Task:
All of the material below is to be repeated exactly.

►

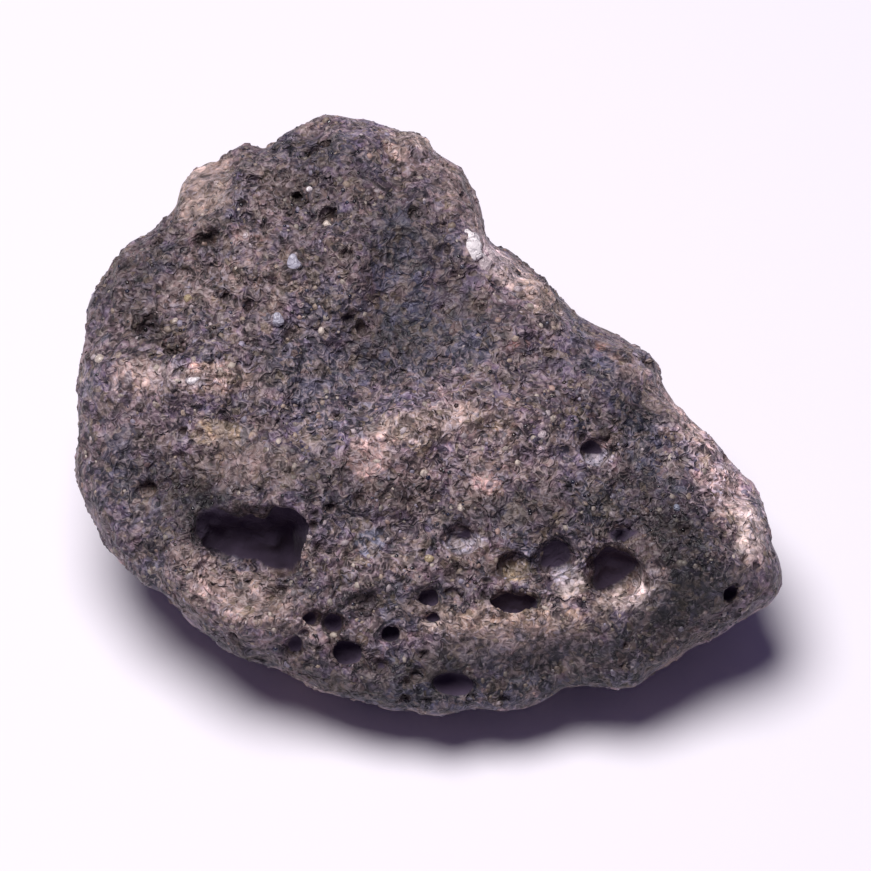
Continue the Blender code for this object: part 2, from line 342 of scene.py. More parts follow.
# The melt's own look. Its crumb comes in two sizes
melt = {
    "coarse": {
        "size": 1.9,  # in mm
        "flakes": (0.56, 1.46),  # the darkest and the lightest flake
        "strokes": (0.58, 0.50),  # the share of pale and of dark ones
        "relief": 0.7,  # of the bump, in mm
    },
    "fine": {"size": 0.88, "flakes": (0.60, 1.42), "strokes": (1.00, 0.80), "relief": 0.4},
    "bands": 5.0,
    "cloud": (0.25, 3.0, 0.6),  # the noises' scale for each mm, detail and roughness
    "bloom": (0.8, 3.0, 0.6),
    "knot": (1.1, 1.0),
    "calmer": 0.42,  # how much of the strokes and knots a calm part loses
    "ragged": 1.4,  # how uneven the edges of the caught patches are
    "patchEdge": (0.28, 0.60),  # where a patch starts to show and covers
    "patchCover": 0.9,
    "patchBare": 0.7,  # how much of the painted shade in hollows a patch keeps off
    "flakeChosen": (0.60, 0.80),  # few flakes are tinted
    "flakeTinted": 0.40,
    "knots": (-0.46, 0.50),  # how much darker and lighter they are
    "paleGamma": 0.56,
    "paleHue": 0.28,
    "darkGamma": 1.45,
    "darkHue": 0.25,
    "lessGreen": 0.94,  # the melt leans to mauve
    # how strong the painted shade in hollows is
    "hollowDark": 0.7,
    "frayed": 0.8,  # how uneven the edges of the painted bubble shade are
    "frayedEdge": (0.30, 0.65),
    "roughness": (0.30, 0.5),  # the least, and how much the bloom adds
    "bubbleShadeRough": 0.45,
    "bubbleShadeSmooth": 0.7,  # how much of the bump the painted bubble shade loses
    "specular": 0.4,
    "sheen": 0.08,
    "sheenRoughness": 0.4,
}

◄

Complete response:
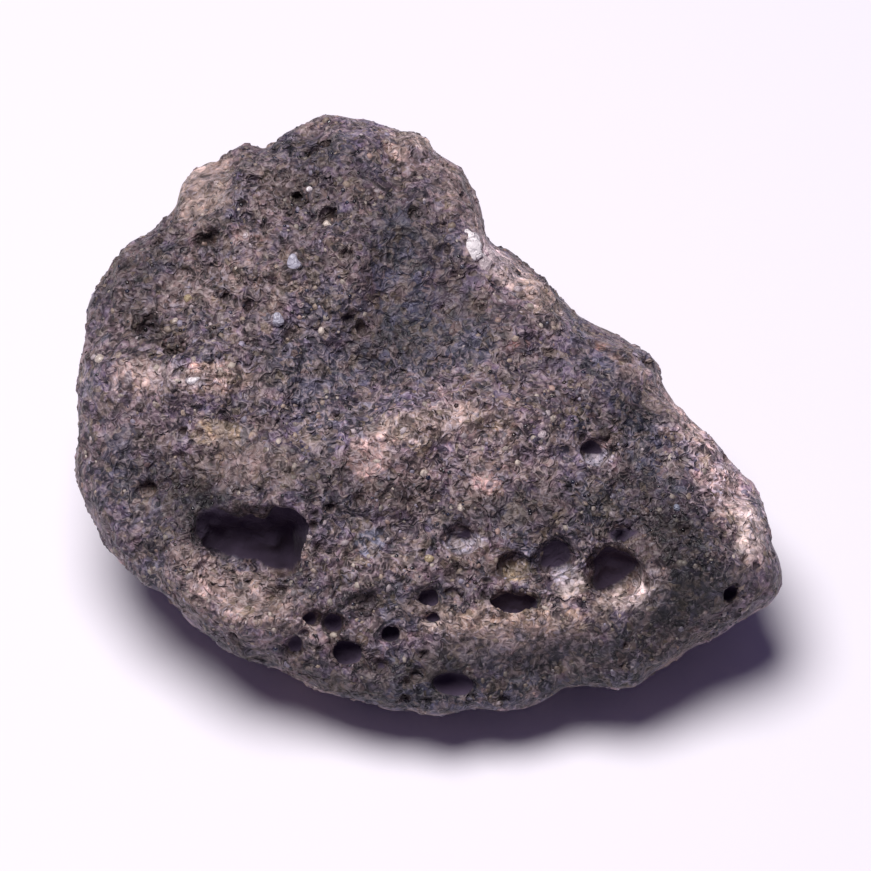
Continue the Blender code for this object: part 2, from line 342 of scene.py. More parts follow.
# The melt's own look. Its crumb comes in two sizes
melt = {
    "coarse": {
        "size": 1.9,  # in mm
        "flakes": (0.56, 1.46),  # the darkest and the lightest flake
        "strokes": (0.58, 0.50),  # the share of pale and of dark ones
        "relief": 0.7,  # of the bump, in mm
    },
    "fine": {"size": 0.88, "flakes": (0.60, 1.42), "strokes": (1.00, 0.80), "relief": 0.4},
    "bands": 5.0,
    "cloud": (0.25, 3.0, 0.6),  # the noises' scale for each mm, detail and roughness
    "bloom": (0.8, 3.0, 0.6),
    "knot": (1.1, 1.0),
    "calmer": 0.42,  # how much of the strokes and knots a calm part loses
    "ragged": 1.4,  # how uneven the edges of the caught patches are
    "patchEdge": (0.28, 0.60),  # where a patch starts to show and covers
    "patchCover": 0.9,
    "patchBare": 0.7,  # how much of the painted shade in hollows a patch keeps off
    "flakeChosen": (0.60, 0.80),  # few flakes are tinted
    "flakeTinted": 0.40,
    "knots": (-0.46, 0.50),  # how much darker and lighter they are
    "paleGamma": 0.56,
    "paleHue": 0.28,
    "darkGamma": 1.45,
    "darkHue": 0.25,
    "lessGreen": 0.94,  # the melt leans to mauve
    # how strong the painted shade in hollows is
    "hollowDark": 0.7,
    "frayed": 0.8,  # how uneven the edges of the painted bubble shade are
    "frayedEdge": (0.30, 0.65),
    "roughness": (0.30, 0.5),  # the least, and how much the bloom adds
    "bubbleShadeRough": 0.45,
    "bubbleShadeSmooth": 0.7,  # how much of the bump the painted bubble shade loses
    "specular": 0.4,
    "sheen": 0.08,
    "sheenRoughness": 0.4,
}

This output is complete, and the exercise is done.